(Source data)
▼▼▼
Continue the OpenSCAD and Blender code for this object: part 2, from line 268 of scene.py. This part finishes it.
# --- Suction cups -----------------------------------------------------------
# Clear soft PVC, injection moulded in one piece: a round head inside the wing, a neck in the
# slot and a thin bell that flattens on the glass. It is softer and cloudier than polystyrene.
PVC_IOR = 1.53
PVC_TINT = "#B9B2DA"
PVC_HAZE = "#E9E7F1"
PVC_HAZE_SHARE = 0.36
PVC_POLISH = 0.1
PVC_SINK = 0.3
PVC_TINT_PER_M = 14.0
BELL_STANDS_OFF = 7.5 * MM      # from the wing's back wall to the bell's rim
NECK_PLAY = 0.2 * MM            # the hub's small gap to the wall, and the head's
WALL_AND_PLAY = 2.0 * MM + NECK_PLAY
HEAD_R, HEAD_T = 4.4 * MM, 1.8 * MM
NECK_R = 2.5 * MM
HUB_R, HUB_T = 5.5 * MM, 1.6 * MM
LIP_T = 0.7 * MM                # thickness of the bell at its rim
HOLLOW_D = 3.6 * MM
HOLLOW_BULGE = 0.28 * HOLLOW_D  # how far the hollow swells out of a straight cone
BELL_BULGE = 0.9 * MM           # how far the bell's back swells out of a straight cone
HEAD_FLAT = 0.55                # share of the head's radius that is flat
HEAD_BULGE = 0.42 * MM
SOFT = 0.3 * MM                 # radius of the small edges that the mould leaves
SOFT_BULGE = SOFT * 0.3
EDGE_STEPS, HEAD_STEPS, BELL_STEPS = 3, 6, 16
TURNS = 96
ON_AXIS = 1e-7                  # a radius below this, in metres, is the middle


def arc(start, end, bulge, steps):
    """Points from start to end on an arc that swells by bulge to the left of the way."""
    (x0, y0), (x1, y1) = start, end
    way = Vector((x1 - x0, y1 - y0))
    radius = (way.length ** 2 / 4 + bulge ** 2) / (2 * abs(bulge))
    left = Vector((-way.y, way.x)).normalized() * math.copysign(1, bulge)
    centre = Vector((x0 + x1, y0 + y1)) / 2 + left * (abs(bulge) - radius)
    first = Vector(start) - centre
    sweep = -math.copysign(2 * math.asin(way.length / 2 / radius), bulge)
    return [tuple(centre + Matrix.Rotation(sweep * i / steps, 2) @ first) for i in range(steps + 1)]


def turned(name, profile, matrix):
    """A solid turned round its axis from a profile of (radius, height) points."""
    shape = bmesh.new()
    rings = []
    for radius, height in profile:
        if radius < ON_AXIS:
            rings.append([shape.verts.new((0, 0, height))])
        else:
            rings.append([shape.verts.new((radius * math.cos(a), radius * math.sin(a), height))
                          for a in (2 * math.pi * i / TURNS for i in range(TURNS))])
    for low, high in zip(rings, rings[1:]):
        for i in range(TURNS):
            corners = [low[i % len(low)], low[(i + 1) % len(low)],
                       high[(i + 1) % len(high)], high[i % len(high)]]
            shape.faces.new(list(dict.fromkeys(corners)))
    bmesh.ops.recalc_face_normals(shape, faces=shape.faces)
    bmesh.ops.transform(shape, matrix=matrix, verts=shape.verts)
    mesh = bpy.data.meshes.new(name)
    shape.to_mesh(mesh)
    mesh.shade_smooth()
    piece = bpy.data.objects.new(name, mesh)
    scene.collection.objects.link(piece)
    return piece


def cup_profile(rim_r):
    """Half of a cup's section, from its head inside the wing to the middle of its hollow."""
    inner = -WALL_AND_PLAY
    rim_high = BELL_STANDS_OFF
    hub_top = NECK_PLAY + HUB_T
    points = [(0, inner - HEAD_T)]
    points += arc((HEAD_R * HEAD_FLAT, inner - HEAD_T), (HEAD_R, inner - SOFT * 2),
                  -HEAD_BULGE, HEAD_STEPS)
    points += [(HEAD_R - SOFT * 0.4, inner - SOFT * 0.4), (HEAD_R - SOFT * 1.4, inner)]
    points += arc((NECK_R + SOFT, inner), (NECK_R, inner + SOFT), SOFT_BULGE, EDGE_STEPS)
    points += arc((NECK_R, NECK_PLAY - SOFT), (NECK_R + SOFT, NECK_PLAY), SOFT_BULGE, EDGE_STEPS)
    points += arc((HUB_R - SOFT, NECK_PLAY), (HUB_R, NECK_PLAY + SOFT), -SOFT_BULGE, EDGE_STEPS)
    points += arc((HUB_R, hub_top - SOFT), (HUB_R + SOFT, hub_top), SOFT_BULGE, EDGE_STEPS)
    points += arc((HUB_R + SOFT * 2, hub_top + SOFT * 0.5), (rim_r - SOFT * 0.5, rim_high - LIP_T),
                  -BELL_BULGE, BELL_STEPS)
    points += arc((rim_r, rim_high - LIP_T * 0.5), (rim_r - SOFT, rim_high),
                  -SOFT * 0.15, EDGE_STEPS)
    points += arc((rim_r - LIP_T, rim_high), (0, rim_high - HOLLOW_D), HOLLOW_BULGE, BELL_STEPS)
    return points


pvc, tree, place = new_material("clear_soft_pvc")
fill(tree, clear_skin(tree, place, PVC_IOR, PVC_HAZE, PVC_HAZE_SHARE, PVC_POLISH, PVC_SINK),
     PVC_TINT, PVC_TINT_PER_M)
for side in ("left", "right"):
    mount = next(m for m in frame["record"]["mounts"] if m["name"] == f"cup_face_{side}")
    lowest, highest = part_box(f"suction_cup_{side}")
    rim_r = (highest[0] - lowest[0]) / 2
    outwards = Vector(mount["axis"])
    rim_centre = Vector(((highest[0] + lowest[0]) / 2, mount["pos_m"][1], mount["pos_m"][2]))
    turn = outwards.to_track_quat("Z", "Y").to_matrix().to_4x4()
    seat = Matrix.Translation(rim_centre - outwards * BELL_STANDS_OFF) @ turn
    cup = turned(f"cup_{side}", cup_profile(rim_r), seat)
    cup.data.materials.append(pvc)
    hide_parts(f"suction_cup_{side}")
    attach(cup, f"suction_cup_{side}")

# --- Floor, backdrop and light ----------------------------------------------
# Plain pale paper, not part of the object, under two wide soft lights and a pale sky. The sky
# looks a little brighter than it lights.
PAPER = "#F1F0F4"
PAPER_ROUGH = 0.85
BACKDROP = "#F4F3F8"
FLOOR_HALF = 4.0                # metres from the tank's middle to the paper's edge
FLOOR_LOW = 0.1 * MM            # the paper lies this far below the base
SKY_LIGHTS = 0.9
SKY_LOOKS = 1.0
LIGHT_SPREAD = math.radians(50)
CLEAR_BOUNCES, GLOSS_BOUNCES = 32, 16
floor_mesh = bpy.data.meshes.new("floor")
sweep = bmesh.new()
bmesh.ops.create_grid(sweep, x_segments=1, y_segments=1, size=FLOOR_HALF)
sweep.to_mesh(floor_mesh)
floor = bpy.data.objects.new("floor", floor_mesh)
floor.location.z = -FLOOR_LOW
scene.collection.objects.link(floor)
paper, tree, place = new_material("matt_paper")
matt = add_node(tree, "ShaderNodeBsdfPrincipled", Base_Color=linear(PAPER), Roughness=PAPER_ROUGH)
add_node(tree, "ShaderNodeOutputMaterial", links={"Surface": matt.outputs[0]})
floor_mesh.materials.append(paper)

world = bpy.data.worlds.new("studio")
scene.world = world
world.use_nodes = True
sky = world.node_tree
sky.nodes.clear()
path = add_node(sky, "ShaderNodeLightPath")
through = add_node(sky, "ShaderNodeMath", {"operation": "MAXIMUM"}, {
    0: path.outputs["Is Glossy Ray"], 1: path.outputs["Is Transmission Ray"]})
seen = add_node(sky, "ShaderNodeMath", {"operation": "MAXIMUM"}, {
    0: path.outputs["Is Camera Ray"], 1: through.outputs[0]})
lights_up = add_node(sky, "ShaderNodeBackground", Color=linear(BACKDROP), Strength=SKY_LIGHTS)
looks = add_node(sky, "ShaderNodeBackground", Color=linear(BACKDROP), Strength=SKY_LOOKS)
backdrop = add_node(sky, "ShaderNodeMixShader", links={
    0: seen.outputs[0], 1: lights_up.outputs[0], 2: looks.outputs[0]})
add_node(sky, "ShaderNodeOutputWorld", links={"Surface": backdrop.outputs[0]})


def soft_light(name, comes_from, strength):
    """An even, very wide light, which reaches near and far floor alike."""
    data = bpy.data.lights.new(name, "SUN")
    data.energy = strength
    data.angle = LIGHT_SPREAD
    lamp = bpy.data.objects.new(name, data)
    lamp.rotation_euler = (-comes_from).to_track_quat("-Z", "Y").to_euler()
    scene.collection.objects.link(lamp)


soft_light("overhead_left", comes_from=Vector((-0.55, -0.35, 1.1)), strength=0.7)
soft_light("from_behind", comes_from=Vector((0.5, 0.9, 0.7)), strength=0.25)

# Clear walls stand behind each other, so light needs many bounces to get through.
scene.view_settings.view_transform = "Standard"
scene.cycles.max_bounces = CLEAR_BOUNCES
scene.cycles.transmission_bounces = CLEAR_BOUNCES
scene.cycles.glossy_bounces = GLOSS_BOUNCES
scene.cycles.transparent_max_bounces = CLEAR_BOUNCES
▲▲▲
▼▼▼
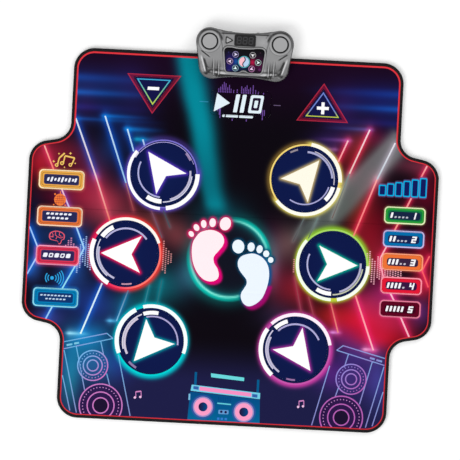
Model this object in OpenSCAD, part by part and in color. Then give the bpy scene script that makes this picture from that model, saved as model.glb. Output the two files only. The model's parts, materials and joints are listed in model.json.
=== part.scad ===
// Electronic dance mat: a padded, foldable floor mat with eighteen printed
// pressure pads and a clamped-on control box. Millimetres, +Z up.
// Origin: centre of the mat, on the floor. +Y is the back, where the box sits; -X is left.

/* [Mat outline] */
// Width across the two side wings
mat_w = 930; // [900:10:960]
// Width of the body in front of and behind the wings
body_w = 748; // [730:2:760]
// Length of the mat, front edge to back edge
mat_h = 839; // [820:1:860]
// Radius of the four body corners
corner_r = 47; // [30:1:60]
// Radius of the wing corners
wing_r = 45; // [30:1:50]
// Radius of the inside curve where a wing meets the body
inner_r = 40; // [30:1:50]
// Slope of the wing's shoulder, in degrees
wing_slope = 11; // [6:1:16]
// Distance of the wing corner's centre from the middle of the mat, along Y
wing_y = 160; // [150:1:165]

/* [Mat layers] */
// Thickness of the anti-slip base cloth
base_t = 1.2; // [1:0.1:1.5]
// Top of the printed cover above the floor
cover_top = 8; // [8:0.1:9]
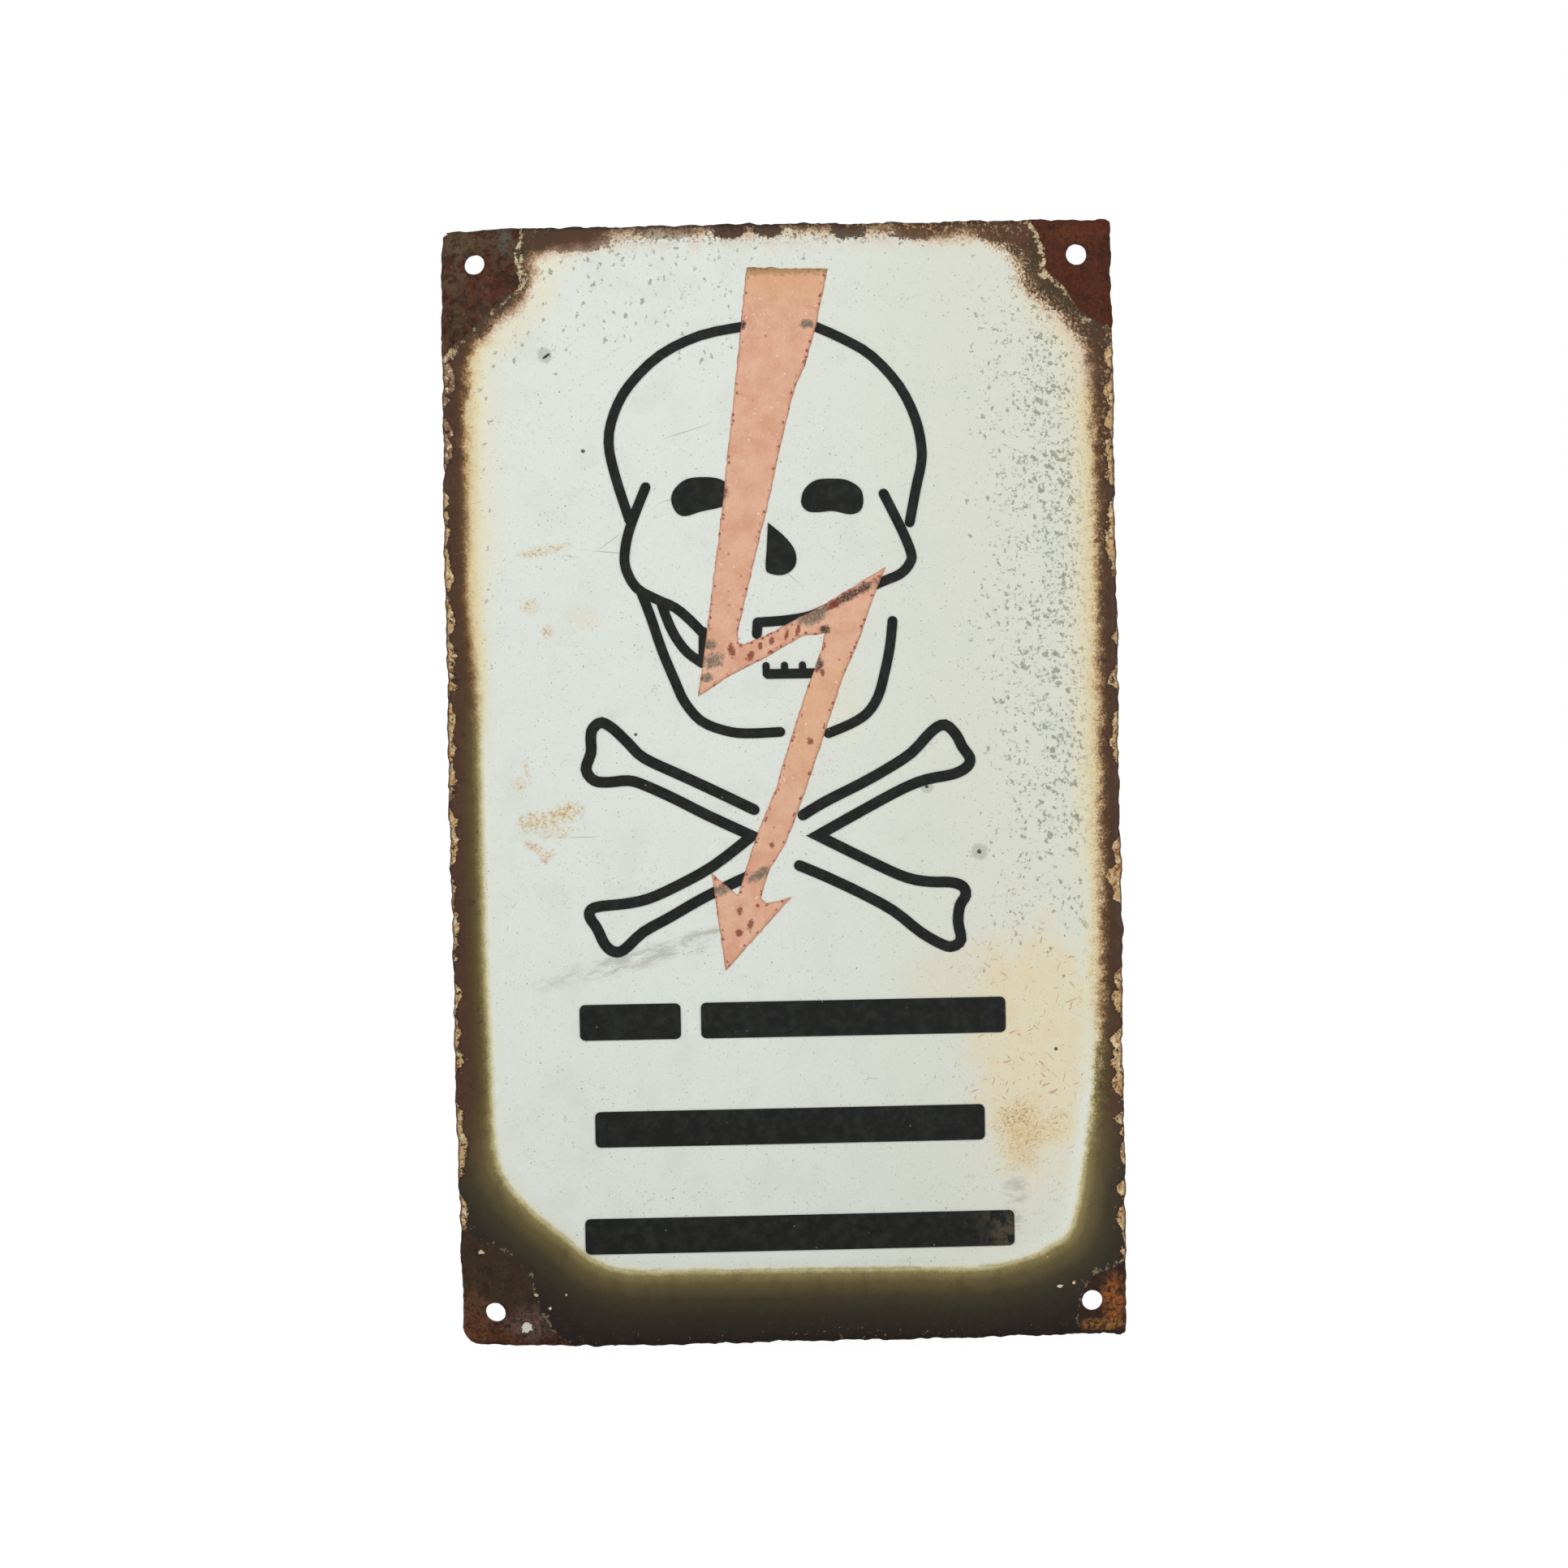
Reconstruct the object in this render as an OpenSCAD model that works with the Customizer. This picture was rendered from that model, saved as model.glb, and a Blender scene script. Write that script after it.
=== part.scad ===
▲▲▲
Above are the records; from them, give again exactly the lines from the one containing "Model this object" through the one containing "wing_y = 160; // [150:1:165]", both included.

EXERCISE OUTPUT
Model this object in OpenSCAD, part by part and in color. Then give the bpy scene script that makes this picture from that model, saved as model.glb. Output the two files only. The model's parts, materials and joints are listed in model.json.
=== part.scad ===
// Electronic dance mat: a padded, foldable floor mat with eighteen printed
// pressure pads and a clamped-on control box. Millimetres, +Z up.
// Origin: centre of the mat, on the floor. +Y is the back, where the box sits; -X is left.

/* [Mat outline] */
// Width across the two side wings
mat_w = 930; // [900:10:960]
// Width of the body in front of and behind the wings
body_w = 748; // [730:2:760]
// Length of the mat, front edge to back edge
mat_h = 839; // [820:1:860]
// Radius of the four body corners
corner_r = 47; // [30:1:60]
// Radius of the wing corners
wing_r = 45; // [30:1:50]
// Radius of the inside curve where a wing meets the body
inner_r = 40; // [30:1:50]
// Slope of the wing's shoulder, in degrees
wing_slope = 11; // [6:1:16]
// Distance of the wing corner's centre from the middle of the mat, along Y
wing_y = 160; // [150:1:165]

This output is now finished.